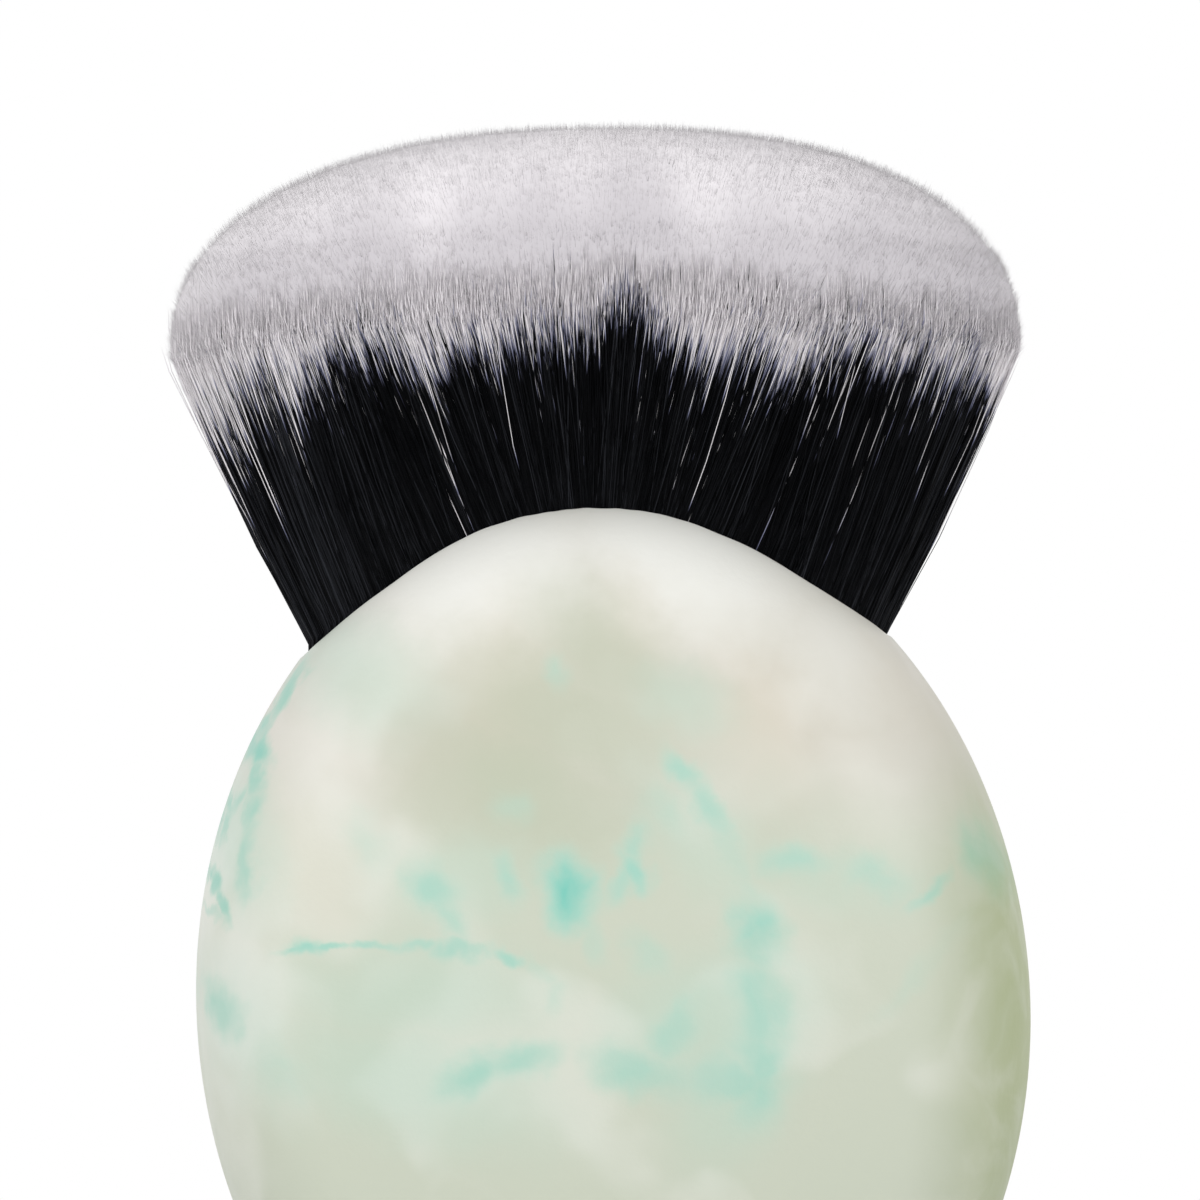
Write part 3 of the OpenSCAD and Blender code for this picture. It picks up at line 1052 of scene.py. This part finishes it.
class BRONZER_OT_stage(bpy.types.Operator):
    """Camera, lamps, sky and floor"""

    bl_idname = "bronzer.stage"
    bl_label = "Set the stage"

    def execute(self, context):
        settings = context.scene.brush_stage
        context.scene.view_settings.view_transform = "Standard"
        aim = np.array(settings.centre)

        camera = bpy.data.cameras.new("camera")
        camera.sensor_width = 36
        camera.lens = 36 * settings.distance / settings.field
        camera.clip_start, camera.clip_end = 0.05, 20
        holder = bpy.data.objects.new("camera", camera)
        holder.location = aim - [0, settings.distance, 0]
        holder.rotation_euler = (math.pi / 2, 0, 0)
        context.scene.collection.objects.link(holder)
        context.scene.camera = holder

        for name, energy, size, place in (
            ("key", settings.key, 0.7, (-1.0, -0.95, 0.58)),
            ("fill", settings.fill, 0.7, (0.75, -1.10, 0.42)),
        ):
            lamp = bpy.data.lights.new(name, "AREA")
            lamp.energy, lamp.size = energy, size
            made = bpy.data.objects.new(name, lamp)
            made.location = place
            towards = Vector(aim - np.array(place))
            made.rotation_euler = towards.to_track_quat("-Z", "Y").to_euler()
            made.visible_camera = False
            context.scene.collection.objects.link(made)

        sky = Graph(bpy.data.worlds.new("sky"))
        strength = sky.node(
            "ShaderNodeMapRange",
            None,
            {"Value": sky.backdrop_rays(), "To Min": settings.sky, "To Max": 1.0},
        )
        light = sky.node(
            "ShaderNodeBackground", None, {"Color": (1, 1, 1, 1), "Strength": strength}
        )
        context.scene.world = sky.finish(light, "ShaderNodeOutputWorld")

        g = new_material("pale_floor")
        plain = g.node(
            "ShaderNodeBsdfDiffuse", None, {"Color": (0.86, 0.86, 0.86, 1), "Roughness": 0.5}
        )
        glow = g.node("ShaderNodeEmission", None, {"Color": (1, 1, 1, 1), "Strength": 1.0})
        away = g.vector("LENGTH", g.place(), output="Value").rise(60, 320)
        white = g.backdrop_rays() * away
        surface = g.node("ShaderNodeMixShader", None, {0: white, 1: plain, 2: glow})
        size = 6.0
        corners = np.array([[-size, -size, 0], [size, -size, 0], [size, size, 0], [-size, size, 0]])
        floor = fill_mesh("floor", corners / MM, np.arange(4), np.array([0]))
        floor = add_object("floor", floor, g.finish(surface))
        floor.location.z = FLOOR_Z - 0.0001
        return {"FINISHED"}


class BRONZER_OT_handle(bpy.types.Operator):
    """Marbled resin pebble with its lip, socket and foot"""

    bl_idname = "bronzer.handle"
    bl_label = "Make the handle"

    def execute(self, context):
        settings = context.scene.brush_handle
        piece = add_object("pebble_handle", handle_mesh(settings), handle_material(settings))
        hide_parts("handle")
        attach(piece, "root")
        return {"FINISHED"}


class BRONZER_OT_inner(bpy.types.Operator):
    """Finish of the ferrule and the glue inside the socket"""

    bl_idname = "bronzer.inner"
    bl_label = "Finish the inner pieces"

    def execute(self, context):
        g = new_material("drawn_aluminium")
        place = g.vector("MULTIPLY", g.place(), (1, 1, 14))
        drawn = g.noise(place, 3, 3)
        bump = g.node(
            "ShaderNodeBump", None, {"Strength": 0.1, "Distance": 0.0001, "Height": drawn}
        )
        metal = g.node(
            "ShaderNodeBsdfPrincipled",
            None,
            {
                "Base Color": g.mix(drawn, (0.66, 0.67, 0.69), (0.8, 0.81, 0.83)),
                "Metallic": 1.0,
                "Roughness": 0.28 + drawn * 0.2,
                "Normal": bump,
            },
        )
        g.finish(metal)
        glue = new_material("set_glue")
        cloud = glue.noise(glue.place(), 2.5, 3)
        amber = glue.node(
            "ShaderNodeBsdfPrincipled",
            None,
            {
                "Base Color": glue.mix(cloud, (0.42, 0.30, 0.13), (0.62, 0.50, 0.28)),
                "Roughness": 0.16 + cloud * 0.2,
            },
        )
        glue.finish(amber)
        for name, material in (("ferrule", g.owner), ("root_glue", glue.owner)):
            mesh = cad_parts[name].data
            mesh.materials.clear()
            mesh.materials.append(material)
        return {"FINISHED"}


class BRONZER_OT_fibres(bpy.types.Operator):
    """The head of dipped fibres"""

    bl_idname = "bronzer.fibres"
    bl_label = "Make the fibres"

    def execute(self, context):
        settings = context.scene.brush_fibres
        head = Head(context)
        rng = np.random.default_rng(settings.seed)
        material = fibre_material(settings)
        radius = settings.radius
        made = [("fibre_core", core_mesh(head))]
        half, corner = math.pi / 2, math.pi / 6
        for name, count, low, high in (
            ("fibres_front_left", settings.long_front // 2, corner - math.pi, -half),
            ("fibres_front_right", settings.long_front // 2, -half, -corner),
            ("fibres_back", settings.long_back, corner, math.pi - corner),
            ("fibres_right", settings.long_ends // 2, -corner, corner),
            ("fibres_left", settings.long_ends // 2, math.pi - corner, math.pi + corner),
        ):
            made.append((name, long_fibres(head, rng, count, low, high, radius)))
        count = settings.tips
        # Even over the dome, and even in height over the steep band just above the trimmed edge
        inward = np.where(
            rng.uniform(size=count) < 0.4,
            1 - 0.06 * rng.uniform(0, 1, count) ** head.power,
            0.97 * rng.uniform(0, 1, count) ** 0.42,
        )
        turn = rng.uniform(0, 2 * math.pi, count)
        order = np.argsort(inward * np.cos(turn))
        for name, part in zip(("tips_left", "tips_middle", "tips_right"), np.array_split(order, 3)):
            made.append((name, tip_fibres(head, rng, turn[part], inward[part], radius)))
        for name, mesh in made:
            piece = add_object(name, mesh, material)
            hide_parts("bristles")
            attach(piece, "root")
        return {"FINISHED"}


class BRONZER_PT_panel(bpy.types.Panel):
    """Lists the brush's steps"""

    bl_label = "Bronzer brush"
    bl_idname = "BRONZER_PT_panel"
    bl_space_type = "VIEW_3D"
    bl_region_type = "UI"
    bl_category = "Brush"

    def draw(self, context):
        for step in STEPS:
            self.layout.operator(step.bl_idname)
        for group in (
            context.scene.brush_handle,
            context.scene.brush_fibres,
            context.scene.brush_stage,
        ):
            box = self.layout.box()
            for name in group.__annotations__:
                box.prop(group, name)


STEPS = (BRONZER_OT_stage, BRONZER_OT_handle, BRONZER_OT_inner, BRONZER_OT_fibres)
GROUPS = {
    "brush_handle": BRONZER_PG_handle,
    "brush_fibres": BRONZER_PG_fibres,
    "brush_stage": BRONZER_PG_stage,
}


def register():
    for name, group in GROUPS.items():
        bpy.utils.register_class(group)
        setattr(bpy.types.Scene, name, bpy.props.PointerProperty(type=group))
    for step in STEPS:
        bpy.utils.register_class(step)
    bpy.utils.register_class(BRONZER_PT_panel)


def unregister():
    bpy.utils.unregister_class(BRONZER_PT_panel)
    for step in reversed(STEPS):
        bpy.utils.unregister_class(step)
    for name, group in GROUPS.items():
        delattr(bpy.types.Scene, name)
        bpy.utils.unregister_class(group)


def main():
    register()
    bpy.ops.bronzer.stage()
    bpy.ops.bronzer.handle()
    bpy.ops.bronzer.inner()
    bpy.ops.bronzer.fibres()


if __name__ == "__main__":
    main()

* * * *

Exercise goal:
Set down, exactly as written, each line of the data from its opening line through the one containing "aim = np.array(settings.centre)". Output nothing more.

Exercise response:
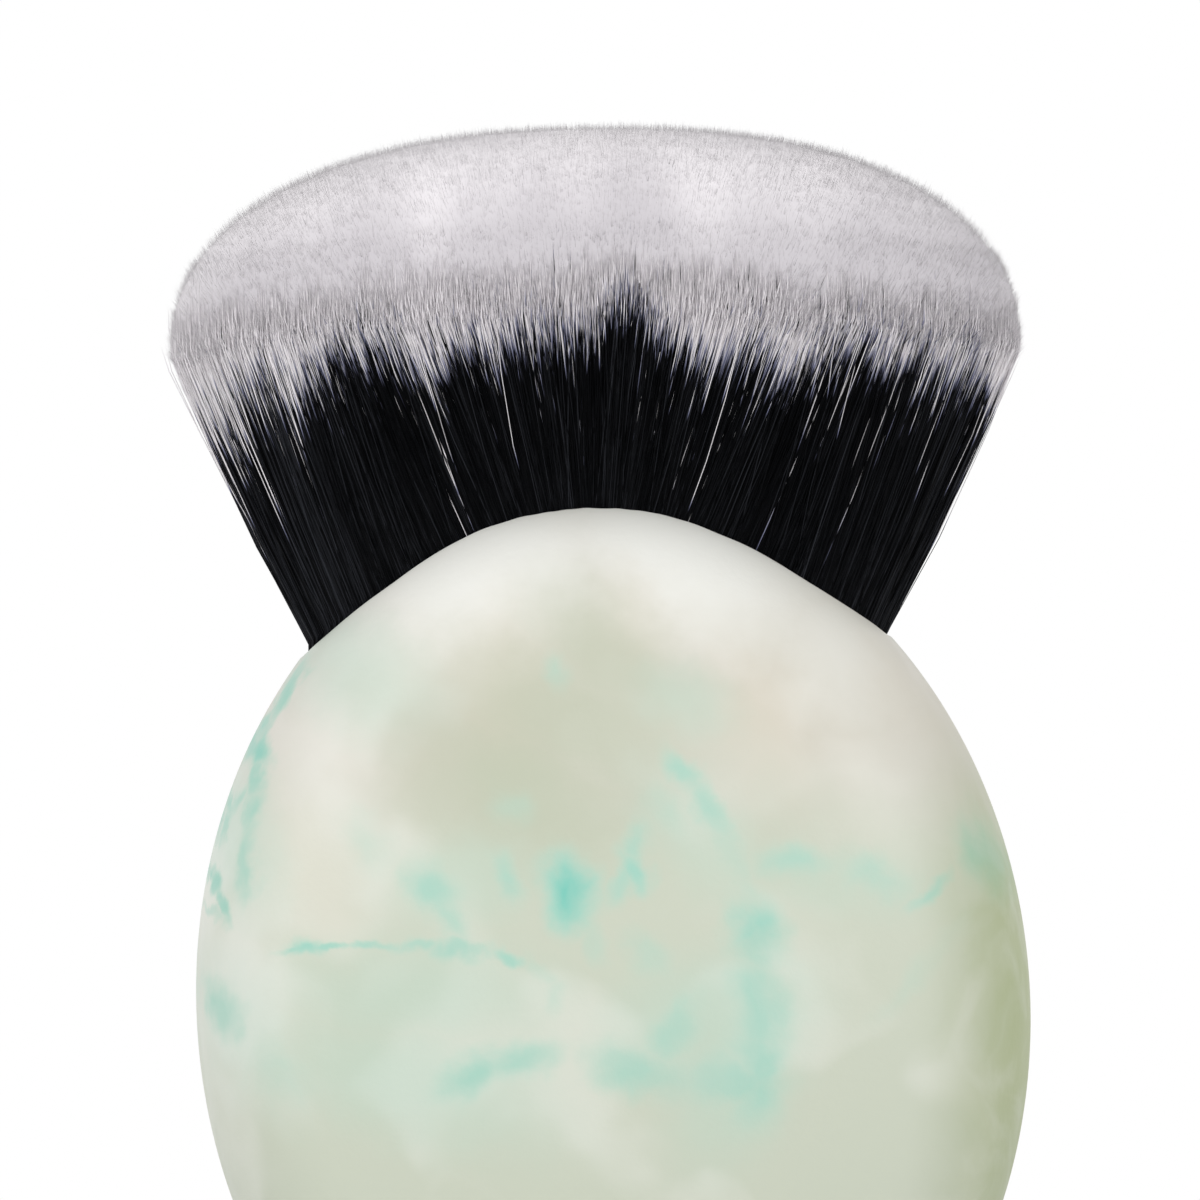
Write part 3 of the OpenSCAD and Blender code for this picture. It picks up at line 1052 of scene.py. This part finishes it.
class BRONZER_OT_stage(bpy.types.Operator):
    """Camera, lamps, sky and floor"""

    bl_idname = "bronzer.stage"
    bl_label = "Set the stage"

    def execute(self, context):
        settings = context.scene.brush_stage
        context.scene.view_settings.view_transform = "Standard"
        aim = np.array(settings.centre)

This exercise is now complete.